The British Government has been less forthcoming, although the Bank of England has one of the boxes to put suspected letter bombs in. Marketing director David Lawrence is a little frustrated. “We found it extremely difficult to get the British Government to take us seriously.” he says.

Mr Lawrence, a former vice-chairman of advertising agency Dorland (now part of Saatchi Group), teamed up with Nico Rogerson, co-founder of financial PR firm Dewe Rogerson (now Citigate), to invest in Aigis five years ago. They saw the potential of the technology developed by materials specialist David Christian. Aigis now has explosion containment boxes in hundreds of airports around the world and has installed a blast protected room for a multi-national oil company to protect their Riyad office from suicide attacks.
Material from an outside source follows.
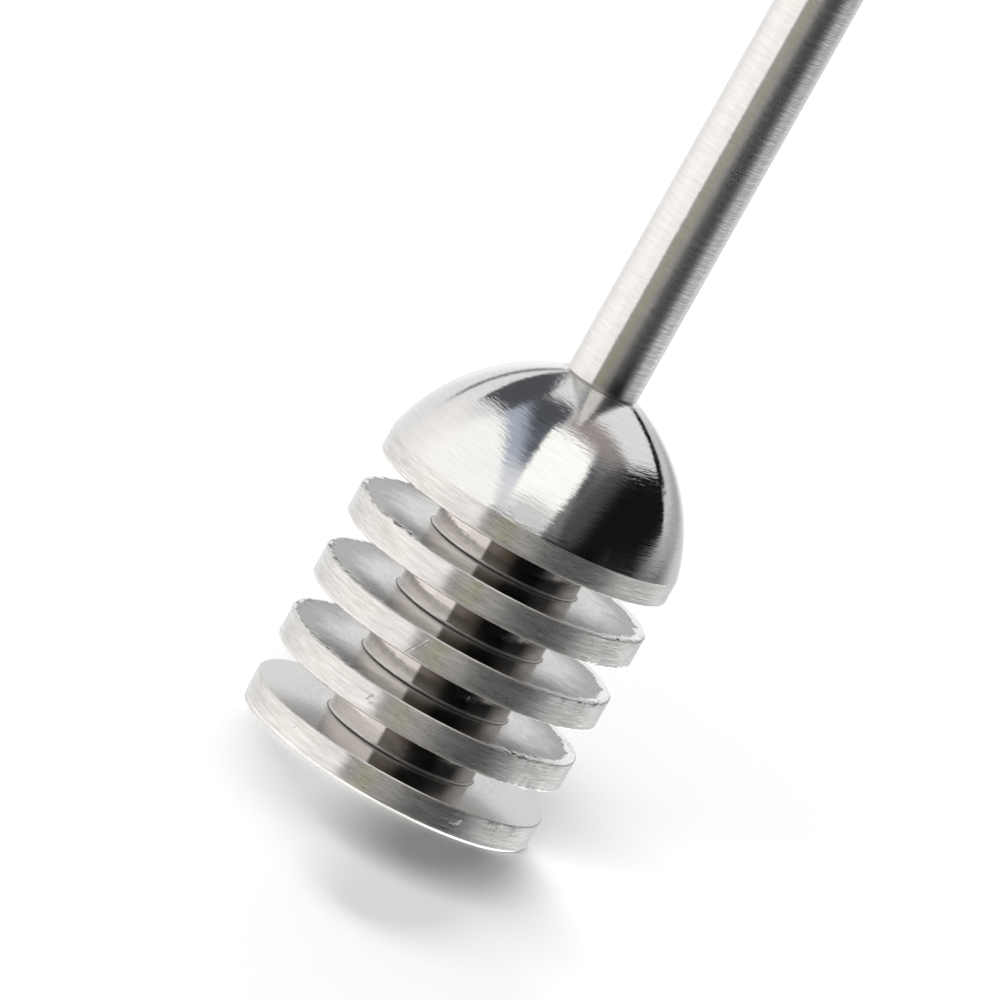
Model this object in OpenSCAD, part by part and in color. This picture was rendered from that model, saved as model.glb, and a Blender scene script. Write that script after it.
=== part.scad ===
// Honey dipper of stainless steel: a turned head on a round handle.
// It stands on the flat foot of its lowest disc, with the axis along +Z and the origin under the foot.

/* [Grooved head] */
// Diameter of the discs and of the dome's rim
disc_d = 25; // [18:0.5:45]
// Diameter of the core between the discs
core_d = 12.6; // [9:0.2:16]
// Number of discs below the dome
disc_n = 4; // [2:1:8]
// Thickness of each disc
disc_t = 2.4; // [1.2:0.1:5]
// Width of each honey groove, from disc to disc
groove_w = 3.15; // [1.5:0.05:6]
// Corner radius that the grooving tool leaves at the core
groove_corner_r = 0.2; // [0.05:0.05:0.6]
// Chamfer that breaks the sharp edges of the discs
edge_break = 0.1; // [0.05:0.01:0.3]
// Chamfer round the foot
foot_chamfer = 0.25; // [0.05:0.05:0.8]

/* [Dome] */
// Height of the straight rim under the dome
rim_h = 2.05; // [0.8:0.05:4]
// Height of the dome above its rim
dome_h = 10.35; // [7:0.05:16]
// Angle from upright at which the dome leaves the rim
dome_lean = 14.6; // [8:0.2:24]
// Width of the flat left round the foot of the handle
seat_lip = 0.4; // [0.1:0.05:1.5]

/* [Handle] */
// Diameter of the handle
handle_d = 6; // [4:0.5:10]
// Length of the handle above the head
handle_l = 125.4; // [70:0.2:180]
// Chamfer at the foot of the handle
handle_chamfer = 0.2; // [0.05:0.05:0.4]

/* [Joint inside the head] */
// Width of the shoulder that seats on the dome's flat
shoulder_w = 1; // [0.8:0.05:1.4]
// Length of the spigot below the shoulder
spigot_l = 11; // [6:0.5:16]
// Gap all round between the spigot and its bore
spigot_clearance = 0.05; // [0.01:0.01:0.15]
// Height of the relief cut in the spigot under the shoulder
relief_h = 1; // [0.4:0.1:2]
// Depth of that relief
relief_depth = 0.4; // [0.1:0.05:0.7]
// Lead-in chamfer at the mouth of the bore and the tip of the spigot
lead_in = 0.4; // [0.1:0.05:0.6]
// Free depth of the bore under the spigot
bore_spare = 1.5; // [0.5:0.1:4]
// Angle of the cone that the drill leaves
drill_point = 118; // [90:1:140]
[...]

Mr Lawrence says the Government’s research and development tax credits have helped while still in development mode – the credits can be paid in cash. But he’s more critical of overseas trading support. Nevertheless, having secured £2m from Foresight Ventures last September, Aigis is focusing on international expansion. “More than 90 percent of sales in the last year are overseas,” says Mr Lawrence. They are exhibiting at the airport infrastructure trade show in Dubai this year, but have turned down government subsidiaries as they are to appearing in the British pavilion. “We don’t want to look like a British business. It’s important to us to look like a global technology business, and not a bunch of little Englanders,” he says.